S’il est nécessaire de reconnaître le CNT, il faut aussi admettre que la fiabilité de ses dirigeants peut poser problème. Ce sont le plus souvent d’anciens proches de Kadhafi, tels que l’ancien ministre de l’intérieur, compagnon d’arme du colonel depuis quarante-deux ans, ou l’ancien ministre de la justice, ou encore Mahmoud Jibril Ibrahim al-Wourfalli, ancien ministre du plan et proche du fils de Kadhafi, Saïf al-Islam, chargé des relations avec les firmes et les gouvernements occidentaux.
Vous avez eu raison de pointer la difficulté, l’impossibilité pratique d’identifier des partenaires qui soient expérimentés tout en n’ayant jamais été en relation avec le dictateur. Il n’empêche qu’il faudra probablement veiller à soutenir au moins autant les efforts d’une société civile libyenne désorganisée que ceux des renards expérimentés qui, ayant senti le vent tourner, se seraient reconstitués en quelques semaines une façade présentable.
La France a eu raison de dénoncer la dérive meurtrière du chef de la Jamahiriya – celui-ci, prêt à tout pour se maintenir au pouvoir, a commis des actes absolument horribles contre son peuple –, mais elle l’a longtemps courtisé pour son pétrole.
J’ai évoqué tout à l'heure la question des ventes d’armes.

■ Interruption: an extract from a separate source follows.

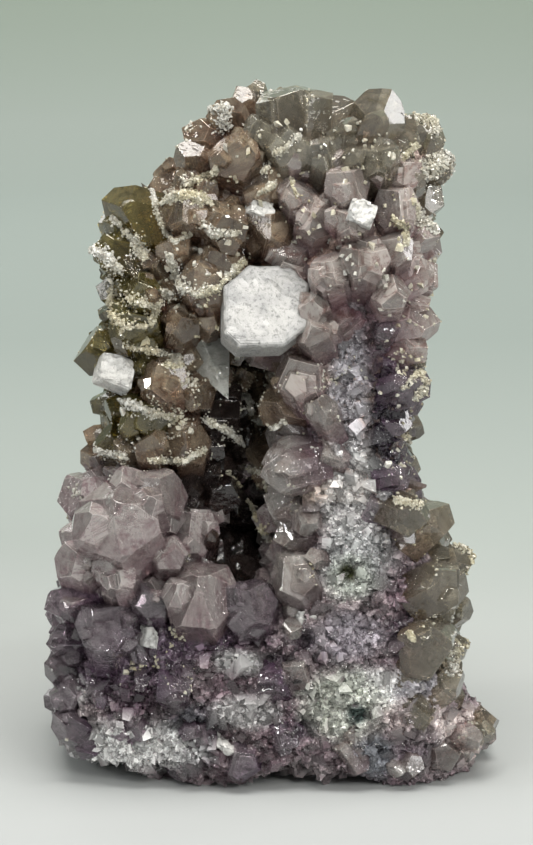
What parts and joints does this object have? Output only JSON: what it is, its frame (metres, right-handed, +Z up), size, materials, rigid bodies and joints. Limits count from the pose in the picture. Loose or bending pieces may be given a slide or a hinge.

Je n’ai rien dit du pétrole, ni de l’hypocrisie de l’Union européenne et de ses pays membres, notamment l’Italie et la France, qui en sont conjointement responsables et qui ont érigé la Libye du colonel Kadhafi en vigile de la « forteresse Europe ». La rive nord de la Méditerranée n’a pas hésité à lui donner pour mandat de contenir les arrivées de migrants du continent africain qui tentent de rejoindre l’eldorado européen à partir de la Libye.
Voilà encore un sujet qui devra être abordé sans tabou.
Quelles sont donc, je le répète, les limites de cette opération ?
Il faut que le but politique final affiché soit clairement la constitution d’un gouvernement de transition et la tenue d’élections libres, le maintien de l’intégrité territoriale et la réconciliation sans représailles, d’où qu’elles viennent, entre les populations et les différents territoires de la Libye, ainsi que le démantèlement des structures répressives – milices et garde prétorienne – du régime du dictateur.